Вечером к восьми я спешу на «скорую». «Скорая» спасает меня как больного, она не дает мне времени подумать о самом себе. А что может быть лучше отсутствия, хотя бы мысленного… Ведь мысли летают, как призраки…
Их любовные дуновения жалят неукротимою похотью, а взгляд становится стеклянным, как у наркомана, которого мы только что вывели из комы…
Передозировка не всегда приводит по лестнице Иакова к Богу.
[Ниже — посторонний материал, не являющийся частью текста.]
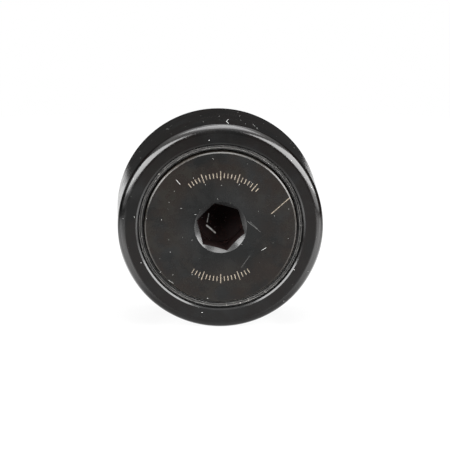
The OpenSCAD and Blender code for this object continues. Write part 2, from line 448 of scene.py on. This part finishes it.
def socket_shade_and_finish(shader, at, radius, station, colour, roughness):
    """Painted shade inside the hex socket: sooty walls with dulled gloss so the recess reads dark,
    a rusty residue, and a paler chamfer round its mouth.
    """
    painted_shade_soot = (0.0006, 0.0002, 0.0002, 1)
    rusty = (0.011, 0.0032, 0.0022, 1)
    full_gloss, painted_shade_gloss = (1, 1, 1, 1), (0.34, 0.27, 0.27, 1)
    chamfer_grey = (0.0065, 0.0065, 0.0065, 1)
    dulling = 0.5
    past_chamfer = FLANGE_FACE + SOCKET_MOUTH_R + 0.08
    depth = shader.math("ADD", radius, station)
    within = shader.math("LESS_THAN", radius, SOCKET_MOUTH_R)
    inside = shader.math("MULTIPLY", shader.math("GREATER_THAN", depth, past_chamfer), within)
    inside = shader.math("MULTIPLY", inside, shader.math("LESS_THAN", station, PASSAGE_TIP))
    residue = shader.remap(shader.noise(at, scale=3.4, detail=5.0, roughness=0.75), 0.5, 0.66)
    # Painted shade: the socket's walls get a near-black colour and a dulled, reddened gloss so the
    # recess reads dark; the rusty patches are residue.
    colour = shader.mix(inside, colour, shader.mix(residue, painted_shade_soot, rusty))
    shader.set({"Specular Tint": shader.mix(inside, full_gloss, painted_shade_gloss)})
    roughness = shader.math("ADD", roughness, shader.math("MULTIPLY", inside, dulling))
    chamfer = shader.math("MULTIPLY", shader.math("LESS_THAN", depth, past_chamfer), within)
    return shader.mix(chamfer, colour, chamfer_grey), roughness


def worn_edge(shader, at, radius, edge_r, share):
    """A patchy mask along a round edge."""
    off = shader.math("ABSOLUTE", shader.math("SUBTRACT", radius, edge_r))
    patches = shader.noise(at, scale=1.2, detail=4.0, roughness=0.7)
    patchy = shader.remap(patches, 0.4, 0.62, 0.25, 1.0)
    band = shader.remap(off, 0.06, 0.2, share, 0.0)
    return shader.math("MULTIPLY", band, patchy)


def black_oxide(name, base, warm, rough, marks=False, scratches=(), nicks=(), lint=(), worn_r=()):
    """Oiled black oxide on ground steel: cloudy tints, turned lines, dust and nicks.

    Scratches, etched marks and worn edges show tan. A piece with lint has painted shade in its hex
    socket, sooty and dull, and the lint lies on the socket's floor.
    """
    dust_colour = (0.36, 0.36, 0.35, 1)
    bare_tan = (0.098, 0.082, 0.063, 1)
    dust_size, dust_spacing, dust_share = 0.072, 2.8, 0.45
    shader = Shader(name)
    at = shader.position()
    radius, angle, station = shader.round_axis(at)
    blotch = shader.remap(shader.noise(at, scale=0.4, detail=4.0, roughness=0.65), 0.42, 0.68)
    colour = oxide_tint(shader, at, radius, blotch, base, warm)
    turned_lines = shader.noise(shader.wound(at, per_radian=1.0, per_mm=5.0), scale=1.0, detail=2.0)
    grain = shader.noise(at, scale=9.0, detail=3.0, roughness=0.65)
    roughness = shader.math("ADD", rough - 0.08, shader.math("MULTIPLY", blotch, 0.08))
    roughness = shader.math("ADD", roughness, shader.math("MULTIPLY", grain, 0.09))
    if lint:
        colour, roughness = socket_shade_and_finish(shader, at, radius, station, colour, roughness)
    pale = [shader.specks(radius, angle, station, dust_size, dust_spacing, dust_share)]
    for nick in nicks:
        pale.append(shader.scratch(at, *nick))
    flat = shader.vector("MULTIPLY", at, (1, 0, 1))
    deep = shader.math("GREATER_THAN", station, FLANGE_FACE + HEX_DEPTH)
    for thread in lint:
        fibre = shader.scratch(flat, *thread)
        pale.append(shader.math("MULTIPLY", fibre, deep))
    colour = shader.mix(cover(shader, pale), colour, dust_colour)
    tan = [shader.scratch(at, *s) for s in scratches]
    if marks:
        uneven = shader.noise(at, scale=3.0, detail=2.0, roughness=0.6)
        etched = shader.remap(uneven, 0.3, 0.65, 0.55, 1.0)
        tan.append(shader.math("MULTIPLY", tick_marks(shader, radius, angle), etched))
    for edge_r, share in worn_r:
        tan.append(worn_edge(shader, at, radius, edge_r, share))
    if tan:
        tan = cover(shader, tan)
        colour = shader.mix(tan, colour, bare_tan)
        roughness = shader.math("ADD", roughness, shader.math("MULTIPLY", tan, 0.2))
    lines_height = shader.math("MULTIPLY", turned_lines, 0.6)
    height = shader.math("ADD", lines_height, shader.math("MULTIPLY", grain, 0.4))
    shader.set({
        "Base Color": colour,
        "Roughness": roughness,
        "IOR": 1.335,
        "Normal": shader.bump(height, depth=0.0028),
    })
    return shader.material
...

И здесь, на земле, оказывается, этот грязный подонок еще кому-то нужен… Драные обои на стене, треснувшая статуэтка Богоматери на окне, старый телевизор на стиральной машине, а ванной дырявый презерватив…
А на полу куча разбросанных порножурналов… И ни одной книги… А в мозгах висят только фиги, да ампулы разбитые сверкают… Иголки от шприцов, как будто елки хвоя, прозрачной сетью укрывают пол…
Кстати, многие алкоголики и наркоманы словно лишены своего пола, словно они его променяли на этот смертельный яд забытья… А не лучше ли просто так умереть, чем время от времени забываться и существовать, как амеба… Люди исчезают, а их голоса все еще вибрируют в наших ушах… Наркоман вроде как умер, но все еще продолжает говорить.
Он говорит нам всякие гадости, словно мы его обидели вместе с этим несчастным миром… Оказывается, он и сам хотел отсюда уйти, но мы ему помешали…
Да, и эта любопытная соседка, увидевшая сначала распахнутую настежь дверь, а потом его в куче собственного дерьма… Это уже потом он будет благодарить сначала нас, а потом соседку…
Это потом врач Золотов брезгливо пожмет на прощанье его руку, которую он протянул ему в таком нетерпенье, что было понятно, что если врач ее не пожмет, то сразу же начнется истерика…
Больной, как капризный ребенок, требует к себе постоянного внимания, уважения и чего-то еще, чего и сам не знает, но все равно хочет и подозревает, что оно существует… И потом: если его спасли, то значит было указание, указание с того света!
Напуганная до усрачки соседка все еще выглядывает из-за своей двери… Есть люди, которых как и этого спятившего мавра надо держать взаперти… И, конечно, его надо отвезти в больницу, но у нас нет времени…
По рации передали, что на тридцать шестом километре «КАМАЗ» столкнулся с автобусом… Я уже заранее предвижу кучу трупов и растерзанные до неузнаваемости лица пострадавших.